» **Provided data**
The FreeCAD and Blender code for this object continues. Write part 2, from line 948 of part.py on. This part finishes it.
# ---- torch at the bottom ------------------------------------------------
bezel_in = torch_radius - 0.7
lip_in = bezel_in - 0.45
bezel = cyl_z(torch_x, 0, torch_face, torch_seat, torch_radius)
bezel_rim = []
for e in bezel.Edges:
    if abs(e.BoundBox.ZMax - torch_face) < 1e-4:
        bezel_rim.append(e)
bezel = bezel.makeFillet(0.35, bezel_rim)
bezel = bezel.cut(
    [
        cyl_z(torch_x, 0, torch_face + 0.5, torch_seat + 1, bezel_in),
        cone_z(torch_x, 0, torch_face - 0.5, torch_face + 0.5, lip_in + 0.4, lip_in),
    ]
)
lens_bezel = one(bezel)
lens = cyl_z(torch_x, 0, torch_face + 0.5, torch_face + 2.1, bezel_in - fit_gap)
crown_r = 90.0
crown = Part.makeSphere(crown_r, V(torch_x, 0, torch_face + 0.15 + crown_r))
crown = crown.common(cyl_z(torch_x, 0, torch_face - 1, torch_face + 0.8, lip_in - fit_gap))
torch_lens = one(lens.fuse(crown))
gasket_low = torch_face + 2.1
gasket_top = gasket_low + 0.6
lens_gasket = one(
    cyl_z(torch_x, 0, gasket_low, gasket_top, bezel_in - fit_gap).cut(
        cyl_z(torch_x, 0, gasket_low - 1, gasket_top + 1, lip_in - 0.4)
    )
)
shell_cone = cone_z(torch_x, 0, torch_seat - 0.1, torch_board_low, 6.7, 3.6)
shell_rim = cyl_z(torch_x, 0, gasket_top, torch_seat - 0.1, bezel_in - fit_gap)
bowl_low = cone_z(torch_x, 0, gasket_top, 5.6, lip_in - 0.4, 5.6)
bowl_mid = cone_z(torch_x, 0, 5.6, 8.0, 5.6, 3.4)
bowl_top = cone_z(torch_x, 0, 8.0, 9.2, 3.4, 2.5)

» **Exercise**
Please reproduce each line exactly as written.

» **Reply to the exercise**
The FreeCAD and Blender code for this object continues. Write part 2, from line 948 of part.py on. This part finishes it.
# ---- torch at the bottom ------------------------------------------------
bezel_in = torch_radius - 0.7
lip_in = bezel_in - 0.45
bezel = cyl_z(torch_x, 0, torch_face, torch_seat, torch_radius)
bezel_rim = []
for e in bezel.Edges:
    if abs(e.BoundBox.ZMax - torch_face) < 1e-4:
        bezel_rim.append(e)
bezel = bezel.makeFillet(0.35, bezel_rim)
bezel = bezel.cut(
    [
        cyl_z(torch_x, 0, torch_face + 0.5, torch_seat + 1, bezel_in),
        cone_z(torch_x, 0, torch_face - 0.5, torch_face + 0.5, lip_in + 0.4, lip_in),
    ]
)
lens_bezel = one(bezel)
lens = cyl_z(torch_x, 0, torch_face + 0.5, torch_face + 2.1, bezel_in - fit_gap)
crown_r = 90.0
crown = Part.makeSphere(crown_r, V(torch_x, 0, torch_face + 0.15 + crown_r))
crown = crown.common(cyl_z(torch_x, 0, torch_face - 1, torch_face + 0.8, lip_in - fit_gap))
torch_lens = one(lens.fuse(crown))
gasket_low = torch_face + 2.1
gasket_top = gasket_low + 0.6
lens_gasket = one(
    cyl_z(torch_x, 0, gasket_low, gasket_top, bezel_in - fit_gap).cut(
        cyl_z(torch_x, 0, gasket_low - 1, gasket_top + 1, lip_in - 0.4)
    )
)
shell_cone = cone_z(torch_x, 0, torch_seat - 0.1, torch_board_low, 6.7, 3.6)
shell_rim = cyl_z(torch_x, 0, gasket_top, torch_seat - 0.1, bezel_in - fit_gap)
bowl_low = cone_z(torch_x, 0, gasket_top, 5.6, lip_in - 0.4, 5.6)
bowl_mid = cone_z(torch_x, 0, 5.6, 8.0, 5.6, 3.4)
bowl_top = cone_z(torch_x, 0, 8.0, 9.2, 3.4, 2.5)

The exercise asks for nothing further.